E.T.’s death is raw and ugly, the type of moment you don’t expect in a family film. It’s not quick or sanitized. For nearly 15 minutes, Spielberg forces us to watch the alien’s impending death, starting with the mother’s discovery of the ashy being on the floor of the bathroom, lying alongside her similarly ill son. There’s no John Williams score to lighten the moment; there’s only the sound of doctors frantically trying to revive E.T., the droning of an EKG detecting no heartbeat, the cries of Elliott when he realizes his improvement is a result of E.T. letting go of their connection in an act of sacrifice. The cold finality of it is brutal; Spielberg gives us shots of doctors using defibrillators to try and shock E.T. back to life, and then lingers to watch them close his dead eyes. It’s not a fake-out death; anyone who has sat in a hospital as someone breathes their last can fully attest that this captures the gut-wrenching reality. Death is the rawest wound both childhood and adulthood can bring, and the driving force in most religions is the desire to see it undone.
Because this is a movie, Spielberg can fulfill that desire right on the screen. Yes, there’s a narrative explanation — E.T.’s family is returning and, as part of a hive mind (hive heart?), his vitality returns with their proximity. But it’s also a fulfillment of that thematic seed Spielberg planted with the Peter Pan story. Because we’ve watched his horrible death and wept with the characters, we want E.T. to return. Because Spielberg has done such a wonderful job creating empathy with Elliott, Michael and the rest of the family, we believe it’s possible. We might not be asked to clap, but we are asked to believe. When E.T. comes back to life, it doesn’t feel like a fake out; it’s a moment of triumph. The hope of childhood wins out.
After that, it’s a victory lap. The bicycle chase through the suburbs is one of the most thrilling bits of childhood triumph on film; and again, because Spielberg has done such a great job creating that link between the audience and the characters, we share that exhilaration. As the police are about to stop the cyclists, guns drawn, you can imagine audiences in 1982 holding their breath, waiting for those bikes to lift up into the air. When it happens, there are few greater moments of cinematic joy.

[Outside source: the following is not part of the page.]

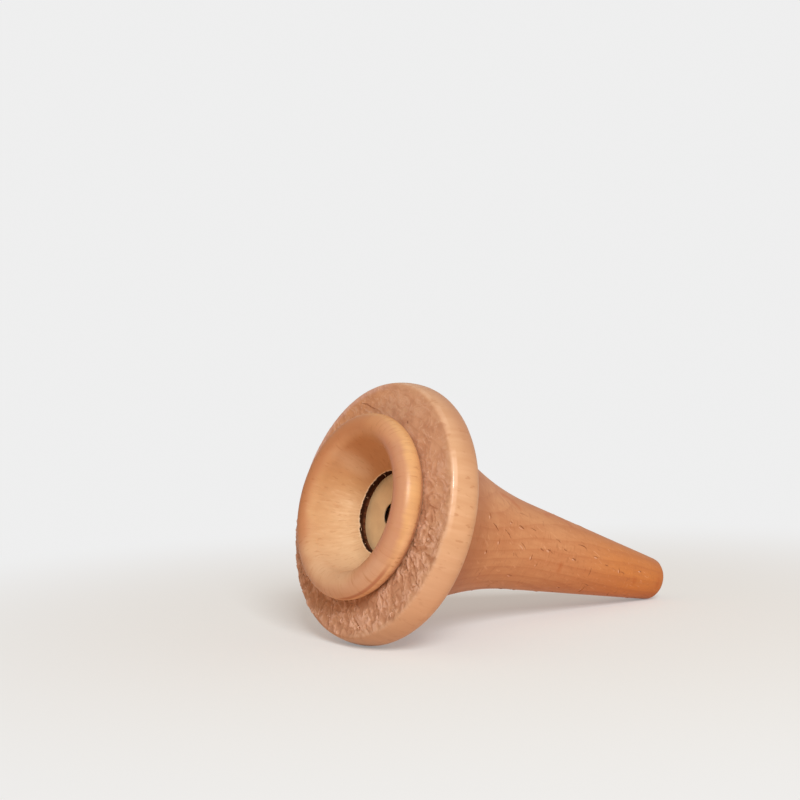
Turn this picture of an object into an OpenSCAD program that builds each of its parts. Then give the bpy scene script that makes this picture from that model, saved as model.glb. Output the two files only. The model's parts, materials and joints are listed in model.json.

And when E.T. reaches the spaceship, Spielberg sets up one of the great tear-jerking finales. Changed by his adventures, Elliott is able to say goodbye to E.T. and let him fly home. Just as my sister did all those years ago, I found myself weeping as I watched this nearly 40-year-old film.
I’m sure I’m not the first to realize this, but watching it in close proximity to Close Encounters of the Third Kind made both films’ endings stand out. Close Encounters allows Spielberg to wrestle with why his father may have left. E.T. allows Elliott to be the bigger man. Invited to come with E.T., Elliott decides to stay. Spielberg has said he’d never make Close Encounters with that ending today; E.T. allows his childlike self to do the thing his father never did and stay with his family (the real complexities of Spielberg’s parents’ divorce wouldn’t be revealed to him until later).
What a beautiful film. What a work of art. And it was the fourth masterpiece a young Steven Spielberg would direct.
After that, the 1980s got choppy for Spielberg. But we’ll get to that.